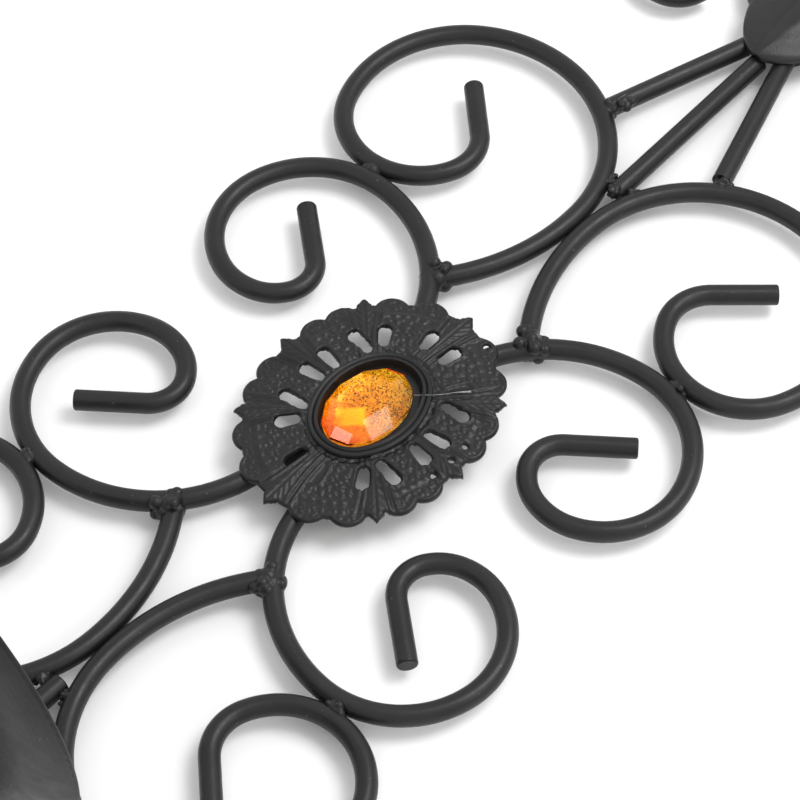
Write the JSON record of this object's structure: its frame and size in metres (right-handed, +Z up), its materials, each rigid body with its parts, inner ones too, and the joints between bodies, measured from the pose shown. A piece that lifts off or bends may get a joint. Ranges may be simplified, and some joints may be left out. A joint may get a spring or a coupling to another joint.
{
  "type": "wall sconce candle holder",
  "caption": "Wall sconce candle holder: a flat panel of bent wire scrolls with a pressed leaf, a pierced medallion with an oval amber stone, and a round candle pan on a forward arm.",
  "frame": {"origin": "middle of the hanger tab's screw hole, halfway through the tab's sheet", "axes": "+X right as seen from the room, +Y into the wall, +Z up"},
  "size_m": [0.149, 0.1252, 0.4148],
  "materials": {
    "black_powder_coat": "satin black powder coat over steel wire and sheet",
    "amber_stone": "faceted clear amber stone",
    "gold_foil": "crinkled gold foil behind the stone",
    "zinc_steel": "zinc plated steel"
  },
  "bodies": {
    "root": {"small_scroll_left": "black_powder_coat", "small_scroll_right": "black_powder_coat", "large_scroll_top_left": "black_powder_coat", "large_scroll_top_right": "black_powder_coat", "large_scroll_bottom_left": "black_powder_coat", "large_scroll_bottom_right": "black_powder_coat", "strut_top_left": "black_powder_coat", "strut_top_centre": "black_powder_coat", "strut_top_right": "black_powder_coat", "strut_bottom_left": "black_powder_coat", "strut_bottom_centre": "black_powder_coat", "strut_bottom_right": "black_powder_coat", "crown_curl_left": "black_powder_coat", "crown_curl_right": "black_powder_coat", "leaf": "black_powder_coat", "medallion": "black_powder_coat", "medallion_back_strap": "black_powder_coat", "medallion_rivet": "zinc_steel", "bezel": "black_powder_coat", "stone_foil": "gold_foil", "stone": "amber_stone", "candle_pan": "black_powder_coat", "pan_boss": "black_powder_coat", "pan_screw": "zinc_steel", "pan_arm": "black_powder_coat", "hanger_tab": "black_powder_coat", "weld_beads": "black_powder_coat"}
  },
  "joints": []
}
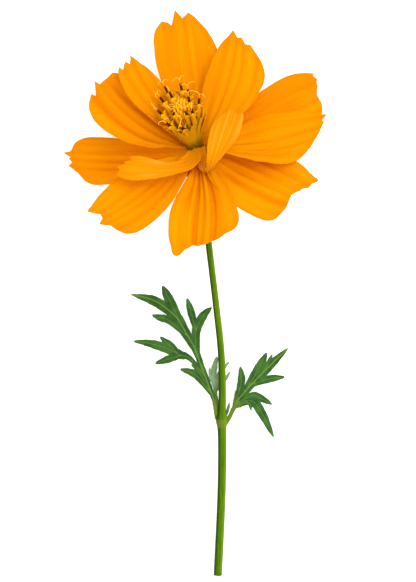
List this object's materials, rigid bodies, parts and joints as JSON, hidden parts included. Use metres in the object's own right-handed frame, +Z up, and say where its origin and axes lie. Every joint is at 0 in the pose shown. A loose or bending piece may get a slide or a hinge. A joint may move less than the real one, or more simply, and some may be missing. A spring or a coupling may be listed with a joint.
{
  "type": "cosmos flower",
  "caption": "Cut cosmos flower laid on its side: a semi-double head of broad toothed rays round a raised disc, on a thin stem with a pair of divided leaves.",
  "frame": {"origin": "centre of the flower's bounding box at its lowest point, on the surface that it lies on", "axes": "+Z up from the surface; +Y from the cut end of the stem to the flower; +X to the right, seen from above with the flower away from the viewer"},
  "size_m": [0.0595, 0.1316, 0.0281],
  "materials": {
    "ray_petal": "thin matt velvety petal, vivid orange with darker grooves and paler ridges, slightly translucent",
    "disc": "waxy yellow florets with dark brown anthers and curled yellow styles",
    "stem": "smooth satin yellow-green stalk with fine lengthwise ribs",
    "leaf": "matt mid-green leaf with paler midribs",
    "bract": "dark green satin bract",
    "phyllary": "papery amber-green phyllary with darker veins"
  },
  "bodies": {
    "root": {"petal_top": "ray_petal", "petal_upper_right": "ray_petal", "petal_right_rear": "ray_petal", "petal_right_front": "ray_petal", "petal_lower_right": "ray_petal", "petal_bottom": "ray_petal", "petal_lower_left": "ray_petal", "petal_left": "ray_petal", "petal_upper_left": "ray_petal", "petal_upper_left_front": "ray_petal", "petal_inner_left": "ray_petal", "petal_inner_right": "ray_petal", "phyllary_01": "phyllary", "phyllary_02": "phyllary", "phyllary_03": "phyllary", "phyllary_04": "phyllary", "phyllary_05": "phyllary", "phyllary_06": "phyllary", "phyllary_07": "phyllary", "phyllary_08": "phyllary", "bract_01": "bract", "bract_02": "bract", "bract_03": "bract", "bract_04": "bract", "bract_05": "bract", "bract_06": "bract", "bract_07": "bract", "bract_08": "bract", "receptacle": "stem", "disc_floret_01": "disc", "disc_floret_02": "disc", "disc_floret_03": "disc", "disc_floret_04": "disc", "disc_floret_05": "disc", "disc_floret_06": "disc", "disc_floret_07": "disc", "disc_floret_08": "disc", "disc_floret_09": "disc", "disc_floret_10": "disc", "disc_floret_11": "disc", "disc_floret_12": "disc", "disc_floret_13": "disc", "disc_buds": "disc", "stem": "stem", "leaf_left": "leaf", "leaf_right": "leaf", "axillary_leaf": "leaf", "axillary_shoot_tip": "leaf", "axillary_bud": "stem"}
  },
  "joints": []
}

================================

- **Given instruction**:
Repeat the material above in full, keeping every word.

- **Full solution**:
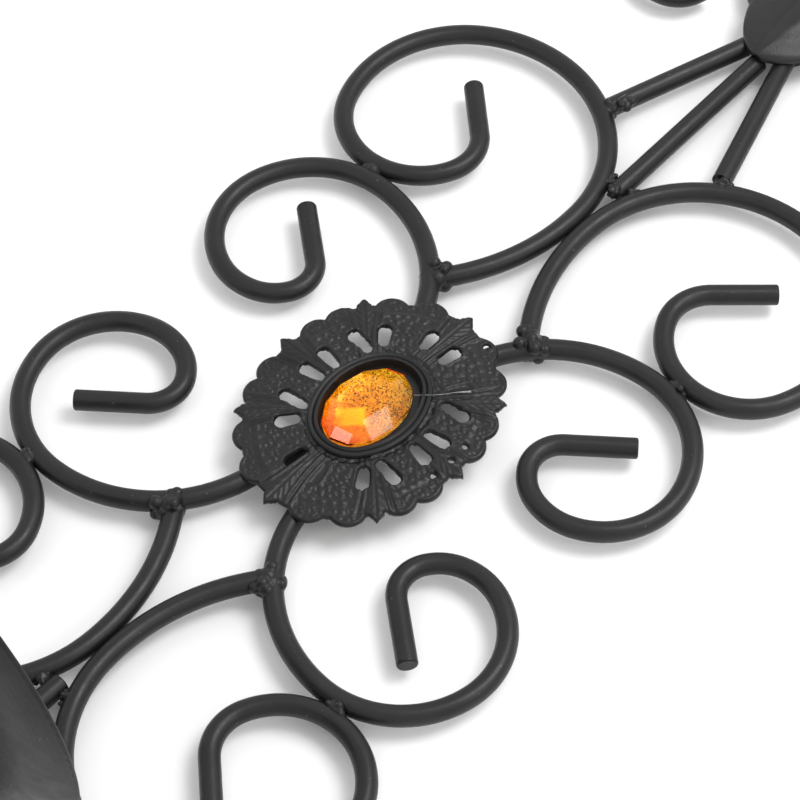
Write the JSON record of this object's structure: its frame and size in metres (right-handed, +Z up), its materials, each rigid body with its parts, inner ones too, and the joints between bodies, measured from the pose shown. A piece that lifts off or bends may get a joint. Ranges may be simplified, and some joints may be left out. A joint may get a spring or a coupling to another joint.
{
  "type": "wall sconce candle holder",
  "caption": "Wall sconce candle holder: a flat panel of bent wire scrolls with a pressed leaf, a pierced medallion with an oval amber stone, and a round candle pan on a forward arm.",
  "frame": {"origin": "middle of the hanger tab's screw hole, halfway through the tab's sheet", "axes": "+X right as seen from the room, +Y into the wall, +Z up"},
  "size_m": [0.149, 0.1252, 0.4148],
  "materials": {
    "black_powder_coat": "satin black powder coat over steel wire and sheet",
    "amber_stone": "faceted clear amber stone",
    "gold_foil": "crinkled gold foil behind the stone",
    "zinc_steel": "zinc plated steel"
  },
  "bodies": {
    "root": {"small_scroll_left": "black_powder_coat", "small_scroll_right": "black_powder_coat", "large_scroll_top_left": "black_powder_coat", "large_scroll_top_right": "black_powder_coat", "large_scroll_bottom_left": "black_powder_coat", "large_scroll_bottom_right": "black_powder_coat", "strut_top_left": "black_powder_coat", "strut_top_centre": "black_powder_coat", "strut_top_right": "black_powder_coat", "strut_bottom_left": "black_powder_coat", "strut_bottom_centre": "black_powder_coat", "strut_bottom_right": "black_powder_coat", "crown_curl_left": "black_powder_coat", "crown_curl_right": "black_powder_coat", "leaf": "black_powder_coat", "medallion": "black_powder_coat", "medallion_back_strap": "black_powder_coat", "medallion_rivet": "zinc_steel", "bezel": "black_powder_coat", "stone_foil": "gold_foil", "stone": "amber_stone", "candle_pan": "black_powder_coat", "pan_boss": "black_powder_coat", "pan_screw": "zinc_steel", "pan_arm": "black_powder_coat", "hanger_tab": "black_powder_coat", "weld_beads": "black_powder_coat"}
  },
  "joints": []
}
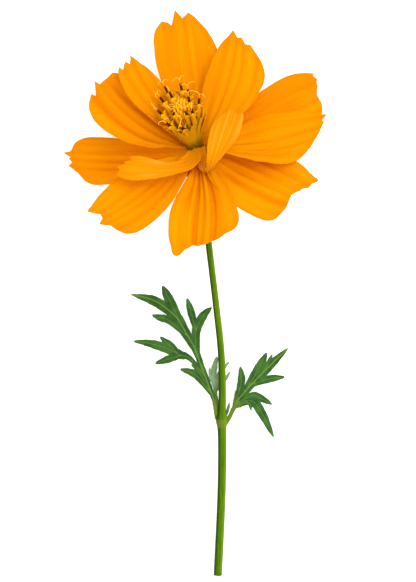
List this object's materials, rigid bodies, parts and joints as JSON, hidden parts included. Use metres in the object's own right-handed frame, +Z up, and say where its origin and axes lie. Every joint is at 0 in the pose shown. A loose or bending piece may get a slide or a hinge. A joint may move less than the real one, or more simply, and some may be missing. A spring or a coupling may be listed with a joint.
{
  "type": "cosmos flower",
  "caption": "Cut cosmos flower laid on its side: a semi-double head of broad toothed rays round a raised disc, on a thin stem with a pair of divided leaves.",
  "frame": {"origin": "centre of the flower's bounding box at its lowest point, on the surface that it lies on", "axes": "+Z up from the surface; +Y from the cut end of the stem to the flower; +X to the right, seen from above with the flower away from the viewer"},
  "size_m": [0.0595, 0.1316, 0.0281],
  "materials": {
    "ray_petal": "thin matt velvety petal, vivid orange with darker grooves and paler ridges, slightly translucent",
    "disc": "waxy yellow florets with dark brown anthers and curled yellow styles",
    "stem": "smooth satin yellow-green stalk with fine lengthwise ribs",
    "leaf": "matt mid-green leaf with paler midribs",
    "bract": "dark green satin bract",
    "phyllary": "papery amber-green phyllary with darker veins"
  },
  "bodies": {
    "root": {"petal_top": "ray_petal", "petal_upper_right": "ray_petal", "petal_right_rear": "ray_petal", "petal_right_front": "ray_petal", "petal_lower_right": "ray_petal", "petal_bottom": "ray_petal", "petal_lower_left": "ray_petal", "petal_left": "ray_petal", "petal_upper_left": "ray_petal", "petal_upper_left_front": "ray_petal", "petal_inner_left": "ray_petal", "petal_inner_right": "ray_petal", "phyllary_01": "phyllary", "phyllary_02": "phyllary", "phyllary_03": "phyllary", "phyllary_04": "phyllary", "phyllary_05": "phyllary", "phyllary_06": "phyllary", "phyllary_07": "phyllary", "phyllary_08": "phyllary", "bract_01": "bract", "bract_02": "bract", "bract_03": "bract", "bract_04": "bract", "bract_05": "bract", "bract_06": "bract", "bract_07": "bract", "bract_08": "bract", "receptacle": "stem", "disc_floret_01": "disc", "disc_floret_02": "disc", "disc_floret_03": "disc", "disc_floret_04": "disc", "disc_floret_05": "disc", "disc_floret_06": "disc", "disc_floret_07": "disc", "disc_floret_08": "disc", "disc_floret_09": "disc", "disc_floret_10": "disc", "disc_floret_11": "disc", "disc_floret_12": "disc", "disc_floret_13": "disc", "disc_buds": "disc", "stem": "stem", "leaf_left": "leaf", "leaf_right": "leaf", "axillary_leaf": "leaf", "axillary_shoot_tip": "leaf", "axillary_bud": "stem"}
  },
  "joints": []
}